Given a number N, the task is to find the number of days corresponding to each month where 1 is January, 2 is February, 3 is March, and so on.
Examples:
Input: N = 12
Output: 31 Days
Input: N = 2
Output: 28/29 Days
Method – 1: using If Else:
- Get the input month as a number N.
- If N is one of these value 1, 3, 5, 7, 8, 10, 12, then print “31 Days.”.
- If N is one of these value 4, 6, 9, 11, then print “30 Days.”.
- If N is 2, then print “28/29 Days.”.
- Else print “Invalid Month”.
Below is the implementation of the above approach:
#include <stdio.h>
void printNumberOfDays(int N)
{
if (N == 1 || N == 3 || N == 5
|| N == 7 || N == 8 || N == 10
|| N == 12) {
printf("31 Days.");
}
else if (N == 4 || N == 6
|| N == 9 || N == 11) {
printf("30 Days.");
}
else if (N == 2) {
printf("28/29 Days.");
}
else {
printf("Invalid Month.");
}
}
int main()
{
int N = 4;
printNumberOfDays(N);
return 0;
}
|
Time Complexity: O(1)
Auxiliary Space: O(1)
Method – 2: using Switch Statements:
- Get the input month as a number N.
- Using switch statement when value of N is one of 1, 3, 5, 7, 8, 10, 12, then print “31 Days.” corresponding to switch case.
- If N is one of these value 4, 6, 9, 11, then print “30 Days.” corresponding to switch case.
- If N is 2, then print “28/29 Days.” corresponding to switch case.
- Else the default condition for the switch case will print “Invalid Month”.
Below is the implementation of the above approach:
#include <stdio.h>
void printNumberOfDays(int N)
{
switch (N) {
case 1:
case 3:
case 5:
case 7:
case 8:
case 10:
case 12:
printf("31 Days.");
break;
case 4:
case 6:
case 9:
case 11:
printf("30 Days.");
break;
case 2:
printf("28/29 Days.");
break;
default:
printf("Invalid Month.");
break;
}
}
int main()
{
int N = 4;
printNumberOfDays(N);
return 0;
}
|
Time Complexity: O(1)
Auxiliary Space: O(1)
Method – 3: using Arrays:
- Store the value of days corresponding to each month in an array as:
arr[12] = { 31, 28, 31, 30, 31, 30, 31, 31, 30, 31, 30, 31 }
- Print the corresponding day to each month from the above array.

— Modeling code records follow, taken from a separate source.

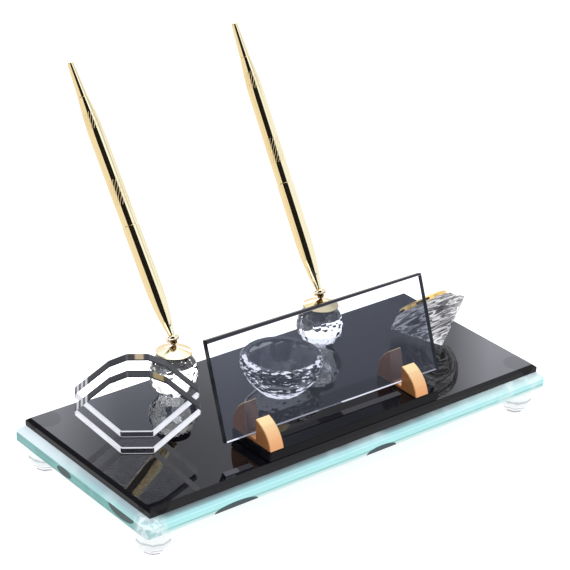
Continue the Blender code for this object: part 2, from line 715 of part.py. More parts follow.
def build_crystal(axis):
    corner = TABLE_RADIUS / cos(pi / 8)
    crown_slope = atan((CROWN_HEIGHT - GIRDLE_HALF) / (GIRDLE_RADIUS - corner))
    culet_depth = GIRDLE_HALF + GIRDLE_RADIUS * tan(PAVILION_SLOPE)
    planes = [
        (Vector((0, 0, CROWN_HEIGHT)), Vector((0, 0, 1))),
        (Vector((0, 0, CULET_FLAT - culet_depth)), Vector((0, 0, -1))),
    ]
    for index in range(GIRDLE_SIDES):
        angle = 2 * pi * (index + 0.5) / GIRDLE_SIDES
        out = Vector((cos(angle), sin(angle), 0))
        planes.append((out * GIRDLE_RADIUS, out))
    for index in range(8):
        main = pi / 4 * index
        planes.append(facet(main, crown_slope, GIRDLE_RADIUS, GIRDLE_HALF, 1))
        planes.append(facet(main, PAVILION_SLOPE, GIRDLE_RADIUS, -GIRDLE_HALF, -1))
        planes.append(facet(main + pi / 8, STAR_SLOPE, TABLE_RADIUS, CROWN_HEIGHT, 1))
        for half in (main - pi / 16, main + pi / 16):
            planes.append(facet(half, crown_slope + UPPER_HALF_EXTRA, GIRDLE_RADIUS, GIRDLE_HALF, 1))
            planes.append(facet(half, PAVILION_SLOPE + LOWER_HALF_EXTRA, GIRDLE_RADIUS, -GIRDLE_HALF, -1))
    crystal = piece_from("clock_crystal", cut_shape(2 * GIRDLE_RADIUS, planes), (0.93, 0.94, 0.96), 0.02)
    crystal.parent = axis
    outline = [
        (0.0, WELL_FLOOR),
        (WELL_RADIUS, WELL_FLOOR),
        (WELL_RADIUS, 2 * CROWN_HEIGHT),
        (0.0, 2 * CROWN_HEIGHT),
    ]
    well = piece_from("crystal_well", turned_shape(outline, FINE))
    well.parent = axis
    carve(crystal, well)


# Clock insert: case, bezel and glass round the dial, movement and hands
def build_case(axis):
    gold = (0.84, 0.62, 0.28)
    seat = CROWN_HEIGHT + GAP
    skirt = CASE_RADIUS - CASE_WALL - GAP
    outline = [
        (skirt - BEZEL_SKIRT / 2, CASE_TOP - BEZEL_SKIRT),
        (skirt, CASE_TOP - BEZEL_SKIRT),
        (skirt, CASE_TOP + GAP),
        (CASE_RADIUS + GAP, CASE_TOP + GAP),
        (CASE_RADIUS + GAP, seat),
        (BEZEL_RADIUS, seat),
        (BEZEL_RADIUS, BEZEL_TOP - BEZEL_ROUND),
        (BEZEL_RADIUS - BEZEL_ROUND * (1 - cos(pi / 4)), BEZEL_TOP - BEZEL_ROUND * (1 - sin(pi / 4))),
        (BEZEL_RADIUS - BEZEL_ROUND, BEZEL_TOP),
        (BEZEL_WINDOW + BEZEL_ROUND, BEZEL_TOP),
        (BEZEL_WINDOW, BEZEL_TOP - BEZEL_ROUND + GAP),
        (BEZEL_WINDOW, LENS_Z - GAP),
        (skirt - BEZEL_SKIRT / 2, LENS_Z - GAP),
    ]
    bezel = piece_from("clock_bezel", turned_shape(outline, FINE), gold, 0.12, 1.0, radians(35))
    lens_radius = BEZEL_WINDOW - GAP
    outline = [
        (0.0, LENS_Z),
        (lens_radius, LENS_Z),
        (lens_radius, LENS_Z + LENS_THICK),
        (0.0, LENS_Z + LENS_THICK),
    ]
    lens = piece_from("clock_lens", turned_shape(outline, FINE), (0.92, 0.94, 0.94), 0.03, 0.0, radians(35))
    floor_top = CASE_FLOOR + CASE_FLOOR_THICK
    arbor_hole = KNOB_RADIUS / 2
    bore = CASE_RADIUS - CASE_WALL
    outline = [
        (arbor_hole, CASE_FLOOR),
        (CASE_RADIUS - GRIP_THICK, CASE_FLOOR),
        (CASE_RADIUS - GRIP_THICK / 2, GRIP_START),
        (CASE_RADIUS - GRIP_THICK / 2, GRIP_START + GRIP_LENGTH),
        (CASE_RADIUS, GRIP_START + GRIP_LENGTH + GAP),
        (CASE_RADIUS, CASE_TOP),
        (bore, CASE_TOP),
        (bore, floor_top),
        (arbor_hole, floor_top),
    ]
    case = piece_from("clock_case", turned_shape(outline, FINE), gold, 0.2, 1.0, radians(35))
    grip_in = CASE_RADIUS - GRIP_THICK / 2 + GAP
    grip_out = WELL_RADIUS - 2 * RUNNING
    outline = [
        (grip_in, GRIP_START + GAP),
        (grip_out, GRIP_START + 2 * GAP),
        (grip_out, GRIP_START + GRIP_LENGTH - 2 * GAP),
        (grip_in, GRIP_START + GRIP_LENGTH - GAP),
    ]
    grip = piece_from("grip_ring", turned_shape(outline, FINE), (0.85, 0.85, 0.83), 0.5, 0.0, radians(35))
    dial_hole = ARBOR_RADIUS + GAP
    dial_radius = bore - GAP
    outline = [
        (dial_hole, DIAL_Z),
        (dial_radius, DIAL_Z),
        (dial_radius, DIAL_Z + DIAL_THICK),
        (dial_hole, DIAL_Z + DIAL_THICK),
    ]
    dial = piece_from("clock_dial", turned_shape(outline, FINE), (0.93, 0.92, 0.88), 0.4, 0.0, radians(35))
    for piece in (bezel, lens, case, grip, dial):
        piece.parent = axis


def build_movement(axis):
    hole = ARBOR_RADIUS + RUNNING
    outline = [
        (hole, MOVEMENT_Z),
        (MOVEMENT_RADIUS, MOVEMENT_Z),
        (MOVEMENT_RADIUS, DIAL_Z - GAP),
        (hole, DIAL_Z - GAP),
    ]
    movement = piece_from(
        "clock_movement", turned_shape(outline, MEDIUM), (0.12, 0.12, 0.13), 0.5, 0.0, radians(35)
    )
    movement.parent = axis
    pocket_depth = BATTERY_THICK + GAP
    outline = [
        (0.0, -pocket_depth),
        (BATTERY_RADIUS + GAP, -pocket_depth),
        (BATTERY_RADIUS + GAP, pocket_depth),
        (0.0, pocket_depth),
    ]
    pocket = piece_from("battery_pocket", turned_shape(outline, SMALL))
    pocket.parent = axis
    pocket.location = (BATTERY_X, 0.0, MOVEMENT_Z)
    carve(movement, pocket)
    outline = [
        (0.0, 0.0), (BATTERY_RADIUS - GAP, 0.0), (BATTERY_RADIUS, GAP), (BATTERY_RADIUS, BATTERY_THICK),
        (0.0, BATTERY_THICK),
    ]
    battery = piece_from(
        "clock_battery", turned_shape(outline, SMALL), (0.72, 0.73, 0.74), 0.2, 1.0, radians(35)
    )
    battery.parent = axis
    battery.location = (BATTERY_X, 0.0, MOVEMENT_Z)
    dial_face = DIAL_Z + DIAL_THICK
    minute_top = dial_face + HAND_FIRST + HAND_PITCH + HAND_THICK
    second_top = minute_top + HAND_PITCH
    knob_top = CASE_FLOOR - GAP
    shape = turned_shape([
        (0.0, knob_top - KNOB_THICK),
        (KNOB_RADIUS - KNOB_RIB_DEPTH, knob_top - KNOB_THICK),
        (KNOB_RADIUS, knob_top - KNOB_THICK + GAP),
        (KNOB_RADIUS, knob_top),
        (ARBOR_RADIUS, knob_top),
        (ARBOR_RADIUS, second_top),
        (0.0, second_top),
    ], 2 * KNOB_RIBS)
    for vertex in shape.verts:
        reach = hypot(vertex.co.x, vertex.co.y)
        across = Vector((vertex.co.x, vertex.co.y))
        if reach > KNOB_RADIUS - GAP / 2:
            share = across.angle_signed(Vector((1, 0))) / (2 * pi)
            if round(2 * KNOB_RIBS * (1 + share)) % 2:
                vertex.co.x *= 1 - KNOB_RIB_DEPTH / reach
                vertex.co.y *= 1 - KNOB_RIB_DEPTH / reach
    arbor = piece_from("setting_arbor", shape, (0.80, 0.70, 0.45), 0.3, 1.0, radians(35))
    arbor.parent = axis


def build_hands(axis):
    dial_face = DIAL_Z + DIAL_THICK
    hands = (
        ("hour_hand", HOUR_HAND, 0, HOUR_ANGLE),
        ("minute_hand", MINUTE_HAND, 1, MINUTE_ANGLE),
        ("second_hand", SECOND_HAND, 2, SECOND_ANGLE),
    )
    for name, (length, width, boss), level, angle in hands:
        hole = ARBOR_RADIUS + RUNNING
        colour = (0.05, 0.05, 0.06)
        disc = turned_shape([(hole, 0.0), (boss, 0.0), (boss, HAND_THICK), (hole, HAND_THICK)], SMALL)
        piece = piece_from(name, disc, colour, 0.3, 0.0)
        blade = [
            (-width, -HAND_TAIL),
            (width, -HAND_TAIL),
            (width, 0),
            (width / 3, length),
            (-width / 3, length),
            (-width, 0),
        ]
        arm_shape = prism_shape(blade, HAND_THICK)
        bmesh.ops.rotate(arm_shape, verts=arm_shape.verts, matrix=Matrix.Rotation(pi / 2, 3, "X"))
        arm = piece_from(name + "_arm", arm_shape)
        hub = [
            (0.0, -HAND_THICK),
            (boss - GAP / 2, -HAND_THICK),
            (boss - GAP / 2, 2 * HAND_THICK),
            (0.0, 2 * HAND_THICK),
        ]
        cut = piece_from(name + "_hole", turned_shape(hub, SMALL))
        for item in (piece, arm, cut):
            item.parent = axis
            item.location = (0.0, 0.0, dial_face + HAND_FIRST + HAND_PITCH * level)
            item.rotation_euler = (0.0, 0.0, angle)
        carve(arm, cut)
        carve(piece, arm, "UNION")


def build_clock():
    axis = bpy.data.objects.new("clock_axis", None)
    bpy.context.scene.collection.objects.link(axis)
    rest = GIRDLE_RADIUS * sin(PAVILION_SLOPE) + GIRDLE_HALF * cos(PAVILION_SLOPE)
    axis.location = (CLOCK_X, BASE_Y + CLOCK_Y, ITEM_Z + rest)
    axis.rotation_euler = (-PAVILION_SLOPE, 0.0, CLOCK_TURN)
    build_crystal(axis)
    build_case(axis)
    build_movement(axis)
    build_hands(axis)


build_plinth()
build_slab()
build_feet()
build_card_plates()
build_bowl()
build_name_plate(build_bar_and_stands())
build_pens()
build_clock()
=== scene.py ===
"""Crystal desk set: glass base, card plates, cut bowl, swivel pens, name plate and a brilliant-cut clock."""

import json
import logging
from dataclasses import dataclass
from enum import Enum
from math import cos, radians, sin
from typing import Dict, List, Optional, Sequence, Tuple, Union

import bmesh
import bpy
import numpy as np
from mathutils import Matrix, Vector

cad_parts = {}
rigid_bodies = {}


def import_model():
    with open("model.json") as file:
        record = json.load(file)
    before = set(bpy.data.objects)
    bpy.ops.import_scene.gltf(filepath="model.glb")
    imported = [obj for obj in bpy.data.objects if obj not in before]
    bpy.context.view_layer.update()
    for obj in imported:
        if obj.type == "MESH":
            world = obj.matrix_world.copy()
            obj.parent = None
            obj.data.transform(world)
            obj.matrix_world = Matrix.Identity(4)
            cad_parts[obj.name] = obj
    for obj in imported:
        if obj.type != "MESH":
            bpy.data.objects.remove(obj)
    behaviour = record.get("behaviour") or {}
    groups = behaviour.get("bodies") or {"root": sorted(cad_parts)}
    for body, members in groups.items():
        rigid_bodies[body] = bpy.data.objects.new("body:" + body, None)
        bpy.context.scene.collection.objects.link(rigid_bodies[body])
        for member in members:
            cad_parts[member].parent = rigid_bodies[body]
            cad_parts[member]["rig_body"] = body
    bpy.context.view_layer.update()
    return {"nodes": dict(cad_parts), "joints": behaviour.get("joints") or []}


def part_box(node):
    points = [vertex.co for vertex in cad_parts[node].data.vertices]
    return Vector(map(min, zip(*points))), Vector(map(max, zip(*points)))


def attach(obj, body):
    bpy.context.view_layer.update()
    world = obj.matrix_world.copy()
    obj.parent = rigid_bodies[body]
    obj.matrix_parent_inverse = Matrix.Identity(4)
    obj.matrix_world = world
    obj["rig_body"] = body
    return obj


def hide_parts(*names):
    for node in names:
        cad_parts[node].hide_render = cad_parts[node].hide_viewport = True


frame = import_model()

log = logging.getLogger("desk_set")

Colour = Tuple[float, float, float]
Point = Tuple[float, float, float]
Span = Tuple[float, float]
Socket = bpy.types.NodeSocket
Value = Union[Socket, float]
MM = 0.001
STROKE = "stroke"
UP = (0.0, 0.0, 1.0)
FRONT = (0.0, -1.0, 0.0)
LEFT = (-1.0, 0.0, 0.0)
RIGHT = (1.0, 0.0, 0.0)
TO_CAMERA = (-0.64, -0.77, 0.0)
CAMERA_RIGHT = (0.77, -0.64, 0.0)


def plan_middle(name: str) -> Span:
    """Finds x and y of the middle of a CAD node."""
    low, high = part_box(name)
    return (low.x + high.x) / 2, (low.y + high.y) / 2


def middle_of(name: str) -> Point:
    """Finds the middle of a CAD node."""
    low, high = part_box(name)
    return tuple((low + high) / 2)


def put(name: str, data: bpy.types.ID) -> bpy.types.Object:
    """Adds an object to the scene.

    Args:
        name: name of the object.
        data: its mesh, lamp or camera.

    Returns:
        The new object, at the origin.
    """
    made = bpy.data.objects.new(name, data)
    bpy.context.scene.collection.objects.link(made)
    return made


class Axis(Enum):
    """Axes of the shared frame, with their index in a vector."""

    X = 0
    Y = 1
    Z = 2


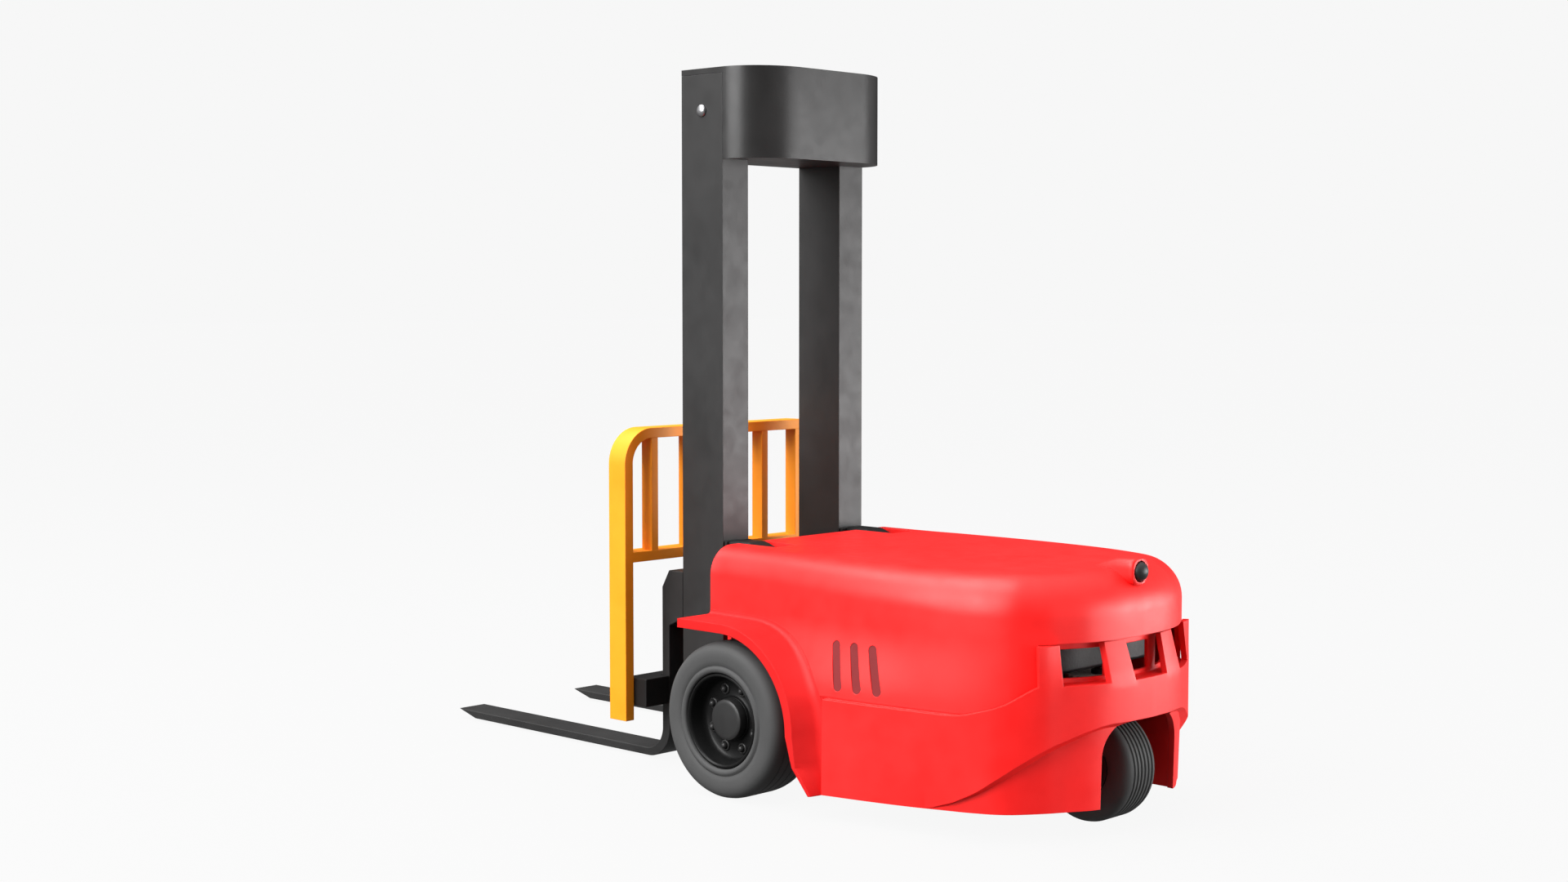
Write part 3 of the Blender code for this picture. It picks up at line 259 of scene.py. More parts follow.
def make_stage():
    mesh = bpy.data.meshes.new("floor")
    bm = bmesh.new()
    bmesh.ops.create_grid(bm, x_segments=4, y_segments=4, size=FLOOR_HALF)
    bm.to_mesh(mesh)
    bm.free()
    floor = bpy.data.objects.new("floor", mesh)
    bpy.context.scene.collection.objects.link(floor)
    floor.location.z = FLOOR_Z - FLOOR_GAP
    g = Graph("floor")
    g.shader.inputs["Base Color"].default_value = (FLOOR_SHADE, FLOOR_SHADE, FLOOR_SHADE, 1.0)
    g.shader.inputs["Roughness"].default_value = 1.0
    g.shader.inputs["Specular IOR Level"].default_value = 0.0
    g.shader.inputs["Emission Color"].default_value = (1.0, 1.0, 1.0, 1.0)
    glow = g.remap(seen_by_camera(g.tree), FLOOR_BOUNCE, FLOOR_SEEN, 0.0, 1.0)
    g.link(glow, g.shader.inputs["Emission Strength"])
    paint(floor, g.material)


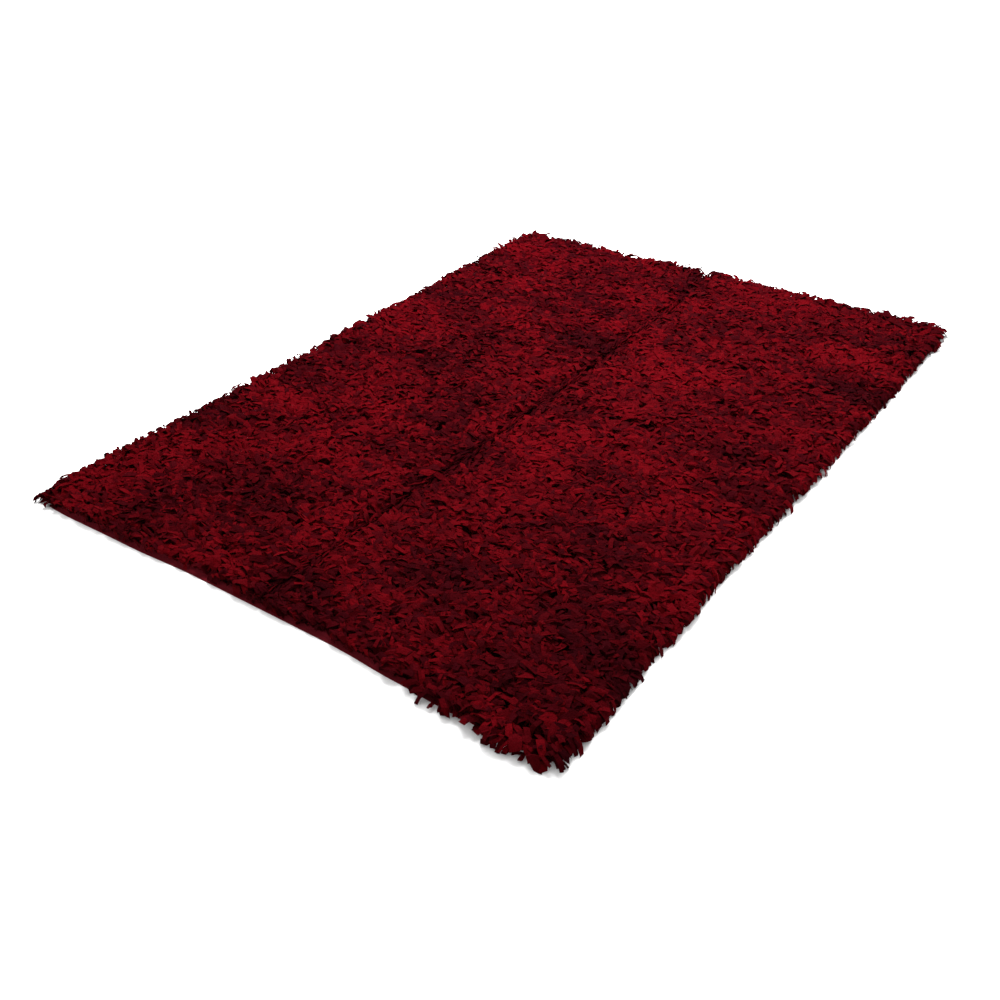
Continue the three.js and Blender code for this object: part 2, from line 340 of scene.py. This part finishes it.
def strip_material():
    """Cut jersey: each strip has its own dye tone, with painted shade and light added, and the knit's fine
    ribs run along it.
    """
    nodes = Nodes("pile_strip_jersey_painted_shading")
    dye_and_painted_shading = nodes.add("ShaderNodeAttribute", attribute_name="dye_and_painted_shading").outputs["Fac"]
    dull = nodes.add("ShaderNodeAttribute", attribute_name="dull").outputs["Fac"]
    cloth = nodes.add("ShaderNodeUVMap", uv_map="cloth_mm").outputs["UV"]
    mottle = nodes.noise(cloth, 0.16)
    red = nodes.mix(dye_and_painted_shading, DARK_DYE_AND_PAINTED_SHADE, LIGHT_DYE_AND_PAINTED_LIGHT)
    red = nodes.mix(nodes.value(mottle, "MULTIPLY", 0.5), red, MOTTLE)
    colour = nodes.mix(dull, red, BURGUNDY)
    nodes.link(colour, nodes.shader.inputs["Base Color"])
    cloth_shader(nodes, 0.9, 0.03, (0.5, 0.01, 0.02))
    parts = nodes.add("ShaderNodeSeparateXYZ")
    nodes.link(cloth, parts.inputs[0])
    ribs = nodes.value(nodes.value(parts.outputs["X"], "MULTIPLY", 2 * math.pi / RIB), "SINE", 0)
    rows = nodes.value(nodes.value(parts.outputs["Y"], "MULTIPLY", 2 * math.pi / ROW), "SINE", 0)
    knit = nodes.value(nodes.value(ribs, "MULTIPLY", 0.6), "ADD", nodes.value(rows, "MULTIPLY", 0.25))
    stretch = nodes.add("ShaderNodeVectorMath", operation="MULTIPLY")
    nodes.link(cloth, stretch.inputs[0])
    stretch.inputs[1].default_value = (0.32, 0.17, 1)
    crumple = nodes.value(nodes.noise(stretch.outputs[0], 1.0), "MULTIPLY", 30.0)
    nodes.bump(nodes.value(knit, "ADD", crumple), *KNIT_BUMP)
    return nodes.material


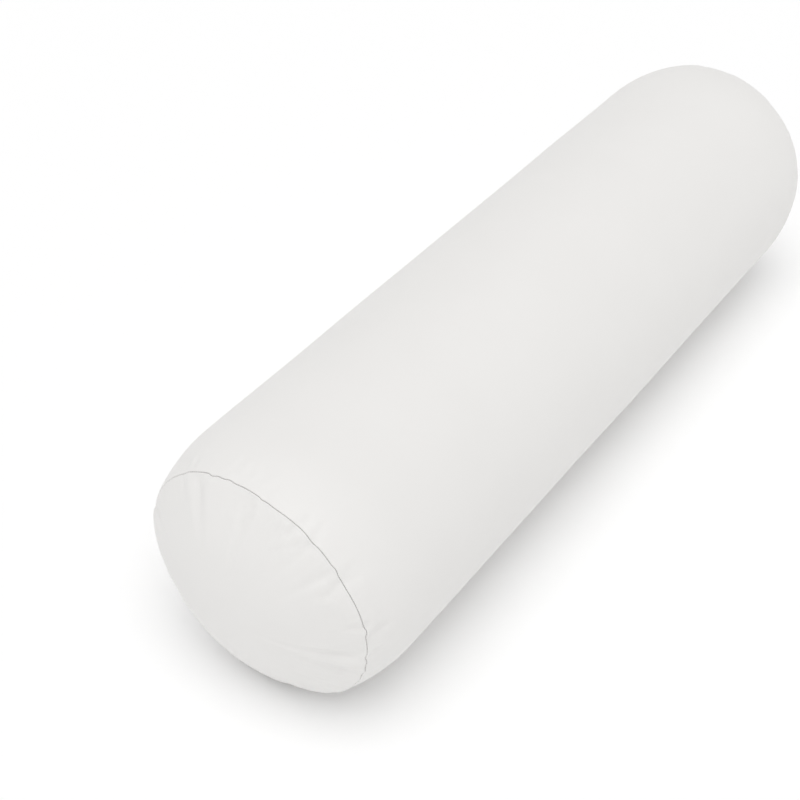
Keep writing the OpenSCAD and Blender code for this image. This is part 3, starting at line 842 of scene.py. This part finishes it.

Below is the implementation of the above approach:
#include <stdio.h>
int main()
{
int arr[12] = { 31, 28, 31, 30, 31, 30,
31, 31, 30, 31, 30, 31 };
int N = 4;
printf("%d Days.", arr[N - 1]);
return 0;
}
|
Time Complexity: O(1)
Auxiliary Space: O(1)
Method – 4: using Pointers:
- Store the value of days corresponding to each month in an array as:
arr[12] = { 31, 28, 31, 30, 31, 30, 31, 31, 30, 31, 30, 31 }
- Print the corresponding day to each month from the above array using pointers as:
printf(“%d Days.”, *(arr + (*N – 1)))
Below is the implementation of the above approach:
#include <stdio.h>
void printNumberOfDays(int* arr, int* N)
{
printf("%d Days.", *(arr + (*N - 1)));
}
int main()
{
int arr[12] = { 31, 28, 31, 30, 31, 30,
31, 31, 30, 31, 30, 31 };
int N = 4;
printNumberOfDays(arr, &N);
return 0;
}
|
Time Complexity: O(1)
Auxiliary Space: O(1)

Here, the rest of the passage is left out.